The park has a children's play area, crazy golf, duck pond, beach volleyball court, and tennis courts. There is a miniature steam railway run by the City of Oxford Society of Model Engineers.

Purchases of farmland by the City Council in 1937-8 gave the park a large recreation ground on its east side, used for football and rugby in autumn and winter. The increased size of the park enabled the creation of a "Peace Mile": a running circuit that encompasses most of the perimeter of the park, inaugurated in 1985 by world harmony advocate Sri Chinmoy and the then Mayor of Oxford. The peace mile is popular with runners and in summer short running races are held around it by Sri Chinmoy Athletics Club. The park has also been the location of the Oxford parkrun since November 2011.

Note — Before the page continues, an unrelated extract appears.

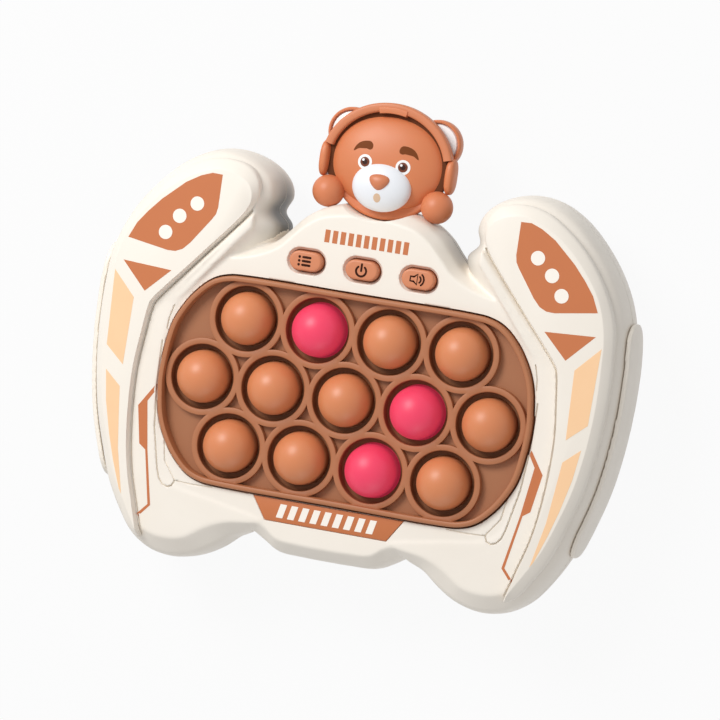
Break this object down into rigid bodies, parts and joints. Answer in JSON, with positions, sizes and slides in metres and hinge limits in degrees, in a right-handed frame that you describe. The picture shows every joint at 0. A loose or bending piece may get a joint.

A public footpath cuts diagonally across the lower recreation ground, originating on the line of an ancient drovers' path, part of which is still visible at its southern extent for about 100 yd, bisected by the A40, the Northern Bypass. This linked Water Eaton and Oxford, and a short section of this path (at the bottom of Harpes Road, Islip Road and Victoria Road in North Oxford) is called Water Eaton Road. Further south this becomes a footpath and cycle route from Lonsdale Road, and it emerges near the Cherwell School.

==Community interest==
In the 1980s the condition of the former council dump within the ring-road inspired the creation of a ‘Cutteslowe/Sunnymead Group’ of local residents, which worked with the City Council to clear fly-tipping, create a sports zone, improve wildlife areas and paths and generally transform the site.
On 21 February 2007 the Friends of Cutteslowe and Sunnymead Park was formed "to promote the access, positive management and enhancement of the park and its facilities for the benefit of the local community and wider general public".

==Wind turbine proposal==
In November 2009 a city council proposal to lease an area of the park to an energy management company for the construction of a wind turbine was challenged by the Friends, who felt that fuller community engagement should first be sought. Eventually, the proposal was not implemented because of concerns about impacts on RAF flying on the approach to Brize Norton airbase, to the west of the area.